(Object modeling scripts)
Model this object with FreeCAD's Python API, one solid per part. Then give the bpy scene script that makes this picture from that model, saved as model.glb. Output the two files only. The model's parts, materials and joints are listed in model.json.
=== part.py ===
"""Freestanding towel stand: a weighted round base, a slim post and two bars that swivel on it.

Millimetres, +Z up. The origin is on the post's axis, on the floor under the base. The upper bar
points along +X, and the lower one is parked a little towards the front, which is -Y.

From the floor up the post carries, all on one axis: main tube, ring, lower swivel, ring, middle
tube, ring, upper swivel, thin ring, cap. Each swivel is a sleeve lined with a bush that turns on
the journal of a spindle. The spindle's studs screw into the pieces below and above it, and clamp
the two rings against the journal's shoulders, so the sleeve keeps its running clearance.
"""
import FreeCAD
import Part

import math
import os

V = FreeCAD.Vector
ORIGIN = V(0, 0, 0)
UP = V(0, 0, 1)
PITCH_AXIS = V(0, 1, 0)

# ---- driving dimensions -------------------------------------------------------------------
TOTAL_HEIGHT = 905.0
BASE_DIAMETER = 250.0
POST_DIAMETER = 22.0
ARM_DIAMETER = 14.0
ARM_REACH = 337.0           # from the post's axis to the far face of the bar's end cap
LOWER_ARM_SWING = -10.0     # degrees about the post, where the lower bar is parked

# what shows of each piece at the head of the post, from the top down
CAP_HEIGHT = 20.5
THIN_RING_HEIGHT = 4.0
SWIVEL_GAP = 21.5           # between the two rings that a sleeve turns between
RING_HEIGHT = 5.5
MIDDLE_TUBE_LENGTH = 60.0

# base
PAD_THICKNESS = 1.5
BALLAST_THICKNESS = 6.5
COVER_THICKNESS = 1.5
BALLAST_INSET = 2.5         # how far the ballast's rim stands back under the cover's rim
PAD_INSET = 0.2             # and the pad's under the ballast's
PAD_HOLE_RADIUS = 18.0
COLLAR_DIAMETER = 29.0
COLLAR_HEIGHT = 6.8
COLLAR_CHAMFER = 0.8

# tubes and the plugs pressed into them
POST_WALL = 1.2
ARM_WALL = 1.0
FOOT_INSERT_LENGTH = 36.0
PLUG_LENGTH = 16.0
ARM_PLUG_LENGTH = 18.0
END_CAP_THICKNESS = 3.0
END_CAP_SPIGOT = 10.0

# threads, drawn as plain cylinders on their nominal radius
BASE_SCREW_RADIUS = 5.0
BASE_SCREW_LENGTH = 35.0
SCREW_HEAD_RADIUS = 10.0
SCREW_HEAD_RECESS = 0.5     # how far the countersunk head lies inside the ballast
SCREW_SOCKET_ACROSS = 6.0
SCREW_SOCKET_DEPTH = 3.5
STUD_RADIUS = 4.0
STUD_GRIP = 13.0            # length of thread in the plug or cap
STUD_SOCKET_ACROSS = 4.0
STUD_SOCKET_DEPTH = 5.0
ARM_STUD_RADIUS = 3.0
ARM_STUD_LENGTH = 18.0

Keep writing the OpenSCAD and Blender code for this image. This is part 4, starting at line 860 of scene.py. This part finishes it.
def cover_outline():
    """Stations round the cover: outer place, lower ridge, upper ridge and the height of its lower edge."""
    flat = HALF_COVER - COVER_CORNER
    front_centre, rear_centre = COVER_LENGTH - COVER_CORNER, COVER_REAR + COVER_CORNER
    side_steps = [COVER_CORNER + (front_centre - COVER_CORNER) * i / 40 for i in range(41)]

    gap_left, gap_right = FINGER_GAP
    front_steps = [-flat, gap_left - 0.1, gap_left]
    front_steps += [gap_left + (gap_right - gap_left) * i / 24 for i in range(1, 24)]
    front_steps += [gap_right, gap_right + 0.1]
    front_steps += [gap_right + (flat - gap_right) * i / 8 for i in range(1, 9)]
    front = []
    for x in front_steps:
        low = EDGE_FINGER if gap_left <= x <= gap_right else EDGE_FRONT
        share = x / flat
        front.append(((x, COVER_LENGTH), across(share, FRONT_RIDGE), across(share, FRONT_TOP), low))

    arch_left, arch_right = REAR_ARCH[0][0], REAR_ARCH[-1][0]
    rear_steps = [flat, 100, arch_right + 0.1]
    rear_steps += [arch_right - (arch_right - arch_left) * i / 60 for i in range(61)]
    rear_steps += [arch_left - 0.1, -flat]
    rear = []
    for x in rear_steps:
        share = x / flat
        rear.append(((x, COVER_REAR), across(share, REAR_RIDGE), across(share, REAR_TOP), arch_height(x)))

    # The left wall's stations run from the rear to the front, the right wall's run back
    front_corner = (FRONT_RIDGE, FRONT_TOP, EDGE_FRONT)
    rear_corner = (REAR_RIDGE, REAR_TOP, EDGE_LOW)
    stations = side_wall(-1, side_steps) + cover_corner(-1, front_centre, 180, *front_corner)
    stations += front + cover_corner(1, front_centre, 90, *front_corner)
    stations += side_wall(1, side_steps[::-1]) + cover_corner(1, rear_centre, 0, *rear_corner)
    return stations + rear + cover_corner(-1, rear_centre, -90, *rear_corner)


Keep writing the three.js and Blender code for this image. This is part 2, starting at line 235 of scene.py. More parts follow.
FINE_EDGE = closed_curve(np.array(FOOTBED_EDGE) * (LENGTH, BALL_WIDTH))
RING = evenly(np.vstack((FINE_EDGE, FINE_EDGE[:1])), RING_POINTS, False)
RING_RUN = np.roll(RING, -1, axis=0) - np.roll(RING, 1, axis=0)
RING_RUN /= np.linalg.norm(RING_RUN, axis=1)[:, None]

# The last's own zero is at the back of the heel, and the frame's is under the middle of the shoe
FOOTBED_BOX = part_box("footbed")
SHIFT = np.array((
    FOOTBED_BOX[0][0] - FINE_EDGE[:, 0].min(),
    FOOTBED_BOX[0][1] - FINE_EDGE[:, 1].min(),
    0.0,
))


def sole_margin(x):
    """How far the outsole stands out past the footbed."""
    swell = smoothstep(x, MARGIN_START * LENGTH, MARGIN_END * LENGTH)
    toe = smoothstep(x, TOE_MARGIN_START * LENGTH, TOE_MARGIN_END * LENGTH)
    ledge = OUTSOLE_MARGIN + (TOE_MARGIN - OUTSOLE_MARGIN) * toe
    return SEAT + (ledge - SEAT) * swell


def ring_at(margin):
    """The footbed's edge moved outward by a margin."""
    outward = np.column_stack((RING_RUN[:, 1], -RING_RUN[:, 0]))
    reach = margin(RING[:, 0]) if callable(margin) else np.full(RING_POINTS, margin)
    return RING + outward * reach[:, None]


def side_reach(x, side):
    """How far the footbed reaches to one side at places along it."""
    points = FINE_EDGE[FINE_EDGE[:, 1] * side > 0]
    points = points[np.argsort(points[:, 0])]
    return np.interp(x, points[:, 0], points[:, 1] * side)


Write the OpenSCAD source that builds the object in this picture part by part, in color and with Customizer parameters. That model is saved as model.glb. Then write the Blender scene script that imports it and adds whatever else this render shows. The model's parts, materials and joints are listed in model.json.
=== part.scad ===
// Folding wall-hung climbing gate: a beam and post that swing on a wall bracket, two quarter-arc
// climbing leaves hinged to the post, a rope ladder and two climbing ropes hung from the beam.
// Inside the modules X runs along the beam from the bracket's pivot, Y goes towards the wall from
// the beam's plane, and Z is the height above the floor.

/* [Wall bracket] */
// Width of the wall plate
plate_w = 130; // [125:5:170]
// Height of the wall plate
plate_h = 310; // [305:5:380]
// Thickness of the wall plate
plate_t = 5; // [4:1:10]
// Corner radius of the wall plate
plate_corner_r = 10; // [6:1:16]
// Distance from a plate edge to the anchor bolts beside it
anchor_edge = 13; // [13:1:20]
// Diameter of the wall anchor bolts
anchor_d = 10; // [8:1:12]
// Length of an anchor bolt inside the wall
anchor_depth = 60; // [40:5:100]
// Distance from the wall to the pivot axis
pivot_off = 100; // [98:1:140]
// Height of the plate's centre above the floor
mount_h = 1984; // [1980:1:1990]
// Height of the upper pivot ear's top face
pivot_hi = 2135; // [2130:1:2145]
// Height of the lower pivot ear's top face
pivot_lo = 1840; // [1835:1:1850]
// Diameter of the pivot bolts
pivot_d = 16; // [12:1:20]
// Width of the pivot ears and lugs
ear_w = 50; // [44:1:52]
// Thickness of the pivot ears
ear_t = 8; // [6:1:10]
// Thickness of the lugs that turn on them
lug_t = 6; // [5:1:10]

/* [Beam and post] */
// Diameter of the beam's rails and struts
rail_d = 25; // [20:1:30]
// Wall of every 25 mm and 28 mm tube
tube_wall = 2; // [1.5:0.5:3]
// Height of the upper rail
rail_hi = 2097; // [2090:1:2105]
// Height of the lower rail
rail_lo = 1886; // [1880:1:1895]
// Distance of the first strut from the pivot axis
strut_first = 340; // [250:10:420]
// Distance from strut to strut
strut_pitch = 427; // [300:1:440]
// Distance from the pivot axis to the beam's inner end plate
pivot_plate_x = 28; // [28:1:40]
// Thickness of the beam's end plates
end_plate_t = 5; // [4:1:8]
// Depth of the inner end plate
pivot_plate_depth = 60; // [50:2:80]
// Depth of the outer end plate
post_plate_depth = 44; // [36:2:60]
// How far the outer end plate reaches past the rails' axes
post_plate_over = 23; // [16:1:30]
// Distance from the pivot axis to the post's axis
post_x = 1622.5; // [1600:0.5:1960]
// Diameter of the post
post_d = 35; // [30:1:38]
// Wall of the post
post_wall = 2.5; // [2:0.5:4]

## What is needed
Take the entries above and copy them exactly from the first line through the line with "points along +X, and"; leave out every line after it.

## Task output
Model this object with FreeCAD's Python API, one solid per part. Then give the bpy scene script that makes this picture from that model, saved as model.glb. Output the two files only. The model's parts, materials and joints are listed in model.json.
=== part.py ===
"""Freestanding towel stand: a weighted round base, a slim post and two bars that swivel on it.

Millimetres, +Z up. The origin is on the post's axis, on the floor under the base. The upper bar
points along +X, and the lower one is parked a little towards the front, which is -Y.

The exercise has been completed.